I mentioned in the prior post how John Medina’s Brain Rules helped me get my brain in the right frame of mind to connect with It’s all invented in the Zanders’ book. It’s not exactly the point that the Zanders’ were getting at, but the issue of visual perception is really fascinating.

Visual illusion of colors.

Squares A & B are the same color!

There are many books, articles and video available all talking about visual perception. A  fun corner of that science is the area of visual illusion and what they can tell us about how our brains actually work.

There are many great sites on the ‘net full of material like this, search for “visual illusion.”

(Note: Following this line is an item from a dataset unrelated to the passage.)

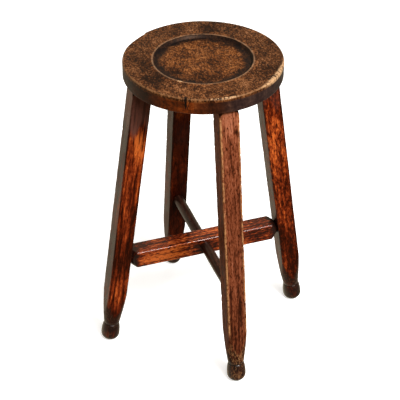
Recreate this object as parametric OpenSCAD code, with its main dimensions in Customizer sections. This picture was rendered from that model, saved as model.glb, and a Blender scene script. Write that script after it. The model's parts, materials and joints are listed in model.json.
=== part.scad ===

There are also several excellent TED talks on the topic of visual perception and visual illusions. Some of them that I like are:

I find the final illusion that Lotto does simply mind-blowing. Right in front of our eyes, he constructs an illusion, describing exactly how it works and both what we expect to see and what we will actually see. He knows that we’ll see the illusion regardless of what we’ve observed or been told, because he knows we can’t help it. He also has a great comment:

The brain didn’t actually evolve to see the world the way that it is, no it can’t, instead it evolved to show it to us in a way that is useful…

Stylized image of the brain. Our brains have evolved in specific ways to deal with the fact that our senses can send more information per second into the brain than it actually has the ability to deal with.  It has to prioritize what to process and what it ignore.

We’re actually pretty darn good at it–after all, we survived in a very hostile world with few natural defenses, except that marvelous brain.

But the shortcuts we’ve developed can lead to strange things like visual illusions. It can, in the modern world, also lead to traffic accidents where one driver will swear he didn’t see the other car–and be right.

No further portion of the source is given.